FIG. 7 depicts a block diagram of an example computer system environment, according to some embodiments.

FIG. 8 depicts a cloud computing environment, according to some embodiments.

FIG. 9 depicts abstraction model layers, according to some embodiments.

While the invention is amenable to various modifications and alternative forms, specifics thereof have been shown by way of example in the drawings and will be described in detail. It should be understood, however, that the intention is not to limit the invention to the particular embodiments described. On the contrary, the intention is to cover all modifications, equivalents, and alternatives falling within the spirit and scope of the invention.

DETAILED DESCRIPTION

Aspects of the present disclosure relate to database security models and, more specifically, to recommending an initial database security model for deployment on a database node. While the present disclosure is not necessarily limited to such applications, various aspects of the disclosure may be appreciated through a discussion of various examples using this context.

With the increase in hybrid database usage and data centers being implemented on cloud, cloud databases and cloud security have become increasingly popular. A cloud database may be a database that is accessible through a cloud platform. The cloud database may have the same/similar functionality to a conventional database and may included the added capabilities and flexibilities offered through cloud computing. For instance, the cloud database may be accessed through software-as-a-service (SaaS) or database-as-a-service (DBaaS) which may allow for easier access to the database (for example, over a network). Cloud security may protect the data and databases through cloud computing.

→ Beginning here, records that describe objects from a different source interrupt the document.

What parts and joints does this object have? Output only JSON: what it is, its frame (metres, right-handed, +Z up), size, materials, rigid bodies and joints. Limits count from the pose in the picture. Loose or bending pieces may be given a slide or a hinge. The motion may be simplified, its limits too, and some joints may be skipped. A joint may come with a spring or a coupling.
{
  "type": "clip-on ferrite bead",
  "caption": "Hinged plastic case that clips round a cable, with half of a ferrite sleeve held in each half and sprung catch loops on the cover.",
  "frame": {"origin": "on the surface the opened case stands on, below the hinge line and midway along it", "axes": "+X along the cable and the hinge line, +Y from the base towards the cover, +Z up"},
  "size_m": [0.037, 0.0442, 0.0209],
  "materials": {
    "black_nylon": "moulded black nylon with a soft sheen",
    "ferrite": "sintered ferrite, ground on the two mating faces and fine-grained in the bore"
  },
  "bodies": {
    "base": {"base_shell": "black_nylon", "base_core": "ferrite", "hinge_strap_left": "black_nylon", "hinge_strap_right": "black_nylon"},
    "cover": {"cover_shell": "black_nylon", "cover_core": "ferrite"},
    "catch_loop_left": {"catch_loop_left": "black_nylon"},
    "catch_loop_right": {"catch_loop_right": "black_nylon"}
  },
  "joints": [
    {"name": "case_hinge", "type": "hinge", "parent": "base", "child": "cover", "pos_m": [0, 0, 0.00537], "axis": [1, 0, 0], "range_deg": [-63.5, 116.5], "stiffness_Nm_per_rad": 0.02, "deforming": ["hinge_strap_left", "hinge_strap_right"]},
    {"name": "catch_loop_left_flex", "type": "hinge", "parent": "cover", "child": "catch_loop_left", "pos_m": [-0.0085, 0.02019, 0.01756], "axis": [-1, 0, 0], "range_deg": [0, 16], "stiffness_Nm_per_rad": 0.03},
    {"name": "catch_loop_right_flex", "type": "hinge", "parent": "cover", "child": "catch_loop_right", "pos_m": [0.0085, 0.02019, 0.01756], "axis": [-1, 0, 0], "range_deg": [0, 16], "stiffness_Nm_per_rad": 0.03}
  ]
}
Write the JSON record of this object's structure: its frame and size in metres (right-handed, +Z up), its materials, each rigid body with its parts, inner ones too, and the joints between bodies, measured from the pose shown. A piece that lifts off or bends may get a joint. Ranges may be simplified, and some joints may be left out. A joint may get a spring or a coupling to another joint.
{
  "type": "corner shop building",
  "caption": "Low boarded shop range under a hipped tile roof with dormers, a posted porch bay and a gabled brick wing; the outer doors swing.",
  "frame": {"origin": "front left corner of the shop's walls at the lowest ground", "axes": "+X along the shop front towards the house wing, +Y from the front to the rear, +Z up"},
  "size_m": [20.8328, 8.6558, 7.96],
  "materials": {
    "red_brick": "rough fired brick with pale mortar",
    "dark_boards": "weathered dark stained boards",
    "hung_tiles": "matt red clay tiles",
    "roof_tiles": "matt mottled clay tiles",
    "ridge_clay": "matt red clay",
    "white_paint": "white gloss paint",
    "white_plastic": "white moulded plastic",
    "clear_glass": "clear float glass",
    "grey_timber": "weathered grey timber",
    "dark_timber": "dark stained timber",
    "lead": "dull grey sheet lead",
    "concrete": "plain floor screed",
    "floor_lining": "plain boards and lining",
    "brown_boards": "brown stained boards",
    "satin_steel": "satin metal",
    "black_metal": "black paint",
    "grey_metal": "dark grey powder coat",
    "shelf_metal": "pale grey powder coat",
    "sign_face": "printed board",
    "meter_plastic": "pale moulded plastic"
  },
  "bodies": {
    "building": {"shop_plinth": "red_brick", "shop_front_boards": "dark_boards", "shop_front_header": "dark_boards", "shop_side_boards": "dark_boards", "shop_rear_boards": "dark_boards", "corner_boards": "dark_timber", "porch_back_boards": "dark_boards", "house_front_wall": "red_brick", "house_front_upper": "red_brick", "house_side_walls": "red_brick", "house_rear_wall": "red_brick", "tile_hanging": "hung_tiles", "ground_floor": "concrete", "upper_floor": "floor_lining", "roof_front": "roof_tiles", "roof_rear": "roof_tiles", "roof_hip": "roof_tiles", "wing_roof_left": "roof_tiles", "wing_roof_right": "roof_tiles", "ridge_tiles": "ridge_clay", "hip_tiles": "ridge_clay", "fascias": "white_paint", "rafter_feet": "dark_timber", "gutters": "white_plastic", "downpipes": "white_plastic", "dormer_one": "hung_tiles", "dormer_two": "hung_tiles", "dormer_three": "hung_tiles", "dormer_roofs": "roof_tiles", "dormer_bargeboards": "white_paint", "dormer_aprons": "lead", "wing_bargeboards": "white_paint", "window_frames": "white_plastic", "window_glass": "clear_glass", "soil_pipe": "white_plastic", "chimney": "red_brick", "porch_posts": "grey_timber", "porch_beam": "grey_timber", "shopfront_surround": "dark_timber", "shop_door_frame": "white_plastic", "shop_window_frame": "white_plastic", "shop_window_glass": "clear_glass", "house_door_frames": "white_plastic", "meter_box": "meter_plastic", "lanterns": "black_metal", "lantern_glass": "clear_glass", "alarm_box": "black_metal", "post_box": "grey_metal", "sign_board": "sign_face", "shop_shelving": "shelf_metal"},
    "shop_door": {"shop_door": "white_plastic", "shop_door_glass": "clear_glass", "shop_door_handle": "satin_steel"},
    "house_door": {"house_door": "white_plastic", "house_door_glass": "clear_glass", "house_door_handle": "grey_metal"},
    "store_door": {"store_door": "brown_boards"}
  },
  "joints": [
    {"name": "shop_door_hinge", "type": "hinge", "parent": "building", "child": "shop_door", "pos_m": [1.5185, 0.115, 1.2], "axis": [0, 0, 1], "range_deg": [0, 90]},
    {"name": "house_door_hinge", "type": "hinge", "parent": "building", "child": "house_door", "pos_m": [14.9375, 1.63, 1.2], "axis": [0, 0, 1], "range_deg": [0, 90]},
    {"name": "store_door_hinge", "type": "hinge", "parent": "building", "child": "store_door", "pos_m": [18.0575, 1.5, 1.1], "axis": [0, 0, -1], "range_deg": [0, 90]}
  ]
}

As discussed herein, databases are often accessible by multiple computer systems and therefore any breach to database security may affect the database itself as well as any computer systems with access to the database. Cloud databases may be even more accessible due to their cloud computing nature (for example, as they may be accessed over a network). Because the cloud databases may be particularly accessible, it may be increasingly important to quickly and efficiently obtain database security for the cloud databases. In some instances, various client computer systems may have database security models (for example, database security architectures) and/or database security systems to protect their data stored on cloud database systems. However, the database security model may need to meet the specific requirements of the cloud database system so that it is compatible. In conventional computer systems, generating and deploying the database security models may take time, as the security model may need to meet the requirements of the cloud database system, which may increase the vulnerability of the cloud database and the data stored on the database, particularly during the time that the database security model is being created and before it has been deployed.

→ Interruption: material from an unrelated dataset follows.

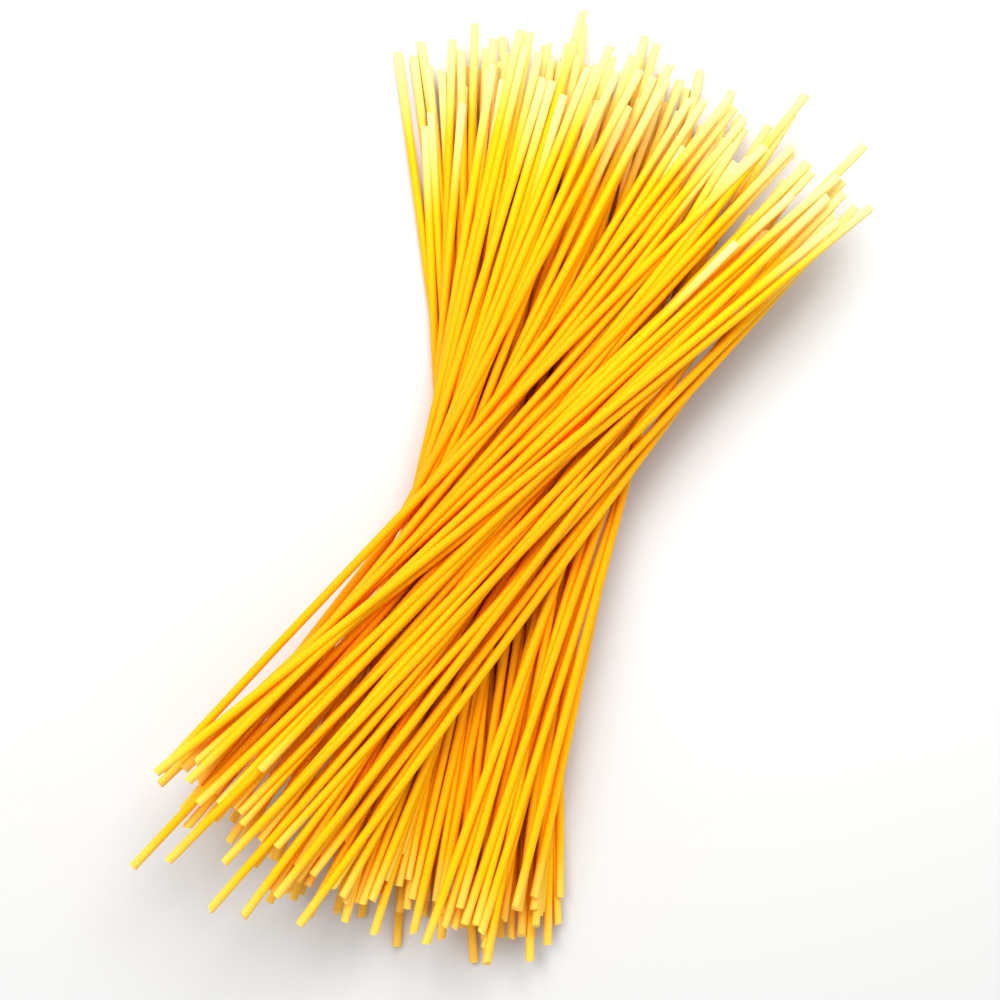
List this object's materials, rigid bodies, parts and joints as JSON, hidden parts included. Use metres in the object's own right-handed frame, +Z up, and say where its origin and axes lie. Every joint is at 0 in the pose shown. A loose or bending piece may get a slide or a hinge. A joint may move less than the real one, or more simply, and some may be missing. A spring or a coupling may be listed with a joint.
{
  "type": "bundle of dry spaghetti",
  "caption": "Twisted bundle of dry spaghetti lying on its side, pinched at the waist and fanned out at both uneven ends.",
  "frame": {"origin": "middle of the footprint, on the surface that the bundle lies on", "axes": "+Y along the bundle, +Z up, +X to its side; the top strands lean from -X at -Y to +X at +Y"},
  "size_m": [0.1496, 0.283, 0.0412],
  "materials": {
    "dry_pasta": "golden dry durum pasta, smooth and slightly translucent, with a soft satin sheen and paler snapped ends"
  },
  "bodies": {
    "root": {"spaghetti_bundle": "dry_pasta"}
  },
  "joints": []
}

The present disclosure provides a computer-implemented method, system, and computer program product for efficiently recommending an initial database security model to be deployed on a database node. The database security model may be an architecture model. For example, the database security model may include suggested layers and, in some instances, components of each layer for a multi-layered security architecture. The cloud database system (with the cloud database) may be connected to various nodes that utilize the could database system. Nodes, as referred to herein, may be computer systems, computer devices, etc. that are using and/or connected to a cloud database system.

In some instances, each node may have its own database security systems to help protect themselves and its data (for example, stored on the cloud database system) from any vulnerabilities through the cloud database system. These database security systems may need to meet the specific requirements of the cloud database system. In some instances, nodes may install a security server as a layer of protection between themselves and the cloud database system. However, the full security server may have a significant amount of components and may use a large amount of resources (e.g., processing power, bandwidth, etc.) to install the full security server. Further, installing the full security server may take a longer amount of time because of the size of the security server. In some instances, each node may not need a full security server in order to protect themselves from vulnerabilities through the cloud database system. Additionally, each node may prefer a smaller security model be installed initially, as the smaller initial model may be much quicker and more efficient to install and may use fewer system resources, and then the system may tailor and/or add to the initial model after it has been installed.

To recommend an initial database security model, existing nodes connected to the cloud database system may be used. The nodes may be grouped together based on their relationships and similarities, forming a self-organized centerless network of nodes. The various security models (for example, the architectures of the various database security systems) may be used to form a single federated security model for each group of nodes. If there are any nodes in the group of nodes that do not have a database security system or if a new node is added to the group of nodes, the federated security model may be used as the initial database security model. The federated security model, or the initial database security model, may be based on only the nodes most similar to the new node, which may tailor the model to the new node. This may prevent the new node from installing a full security server and/or a full database security system with excess components that are not necessary for the specific node, and may result in an initial database security model with shorter initialization and deployment times, and that may use fewer resources to install. Additionally, because the initial model is formed from models for other nodes that have already been determined to meet any specific requirements of the cloud database system, the initial model may also meet any specific requirements of the cloud database system, which may prevent any flagging, blocking, removal, etc. of the initial database security model.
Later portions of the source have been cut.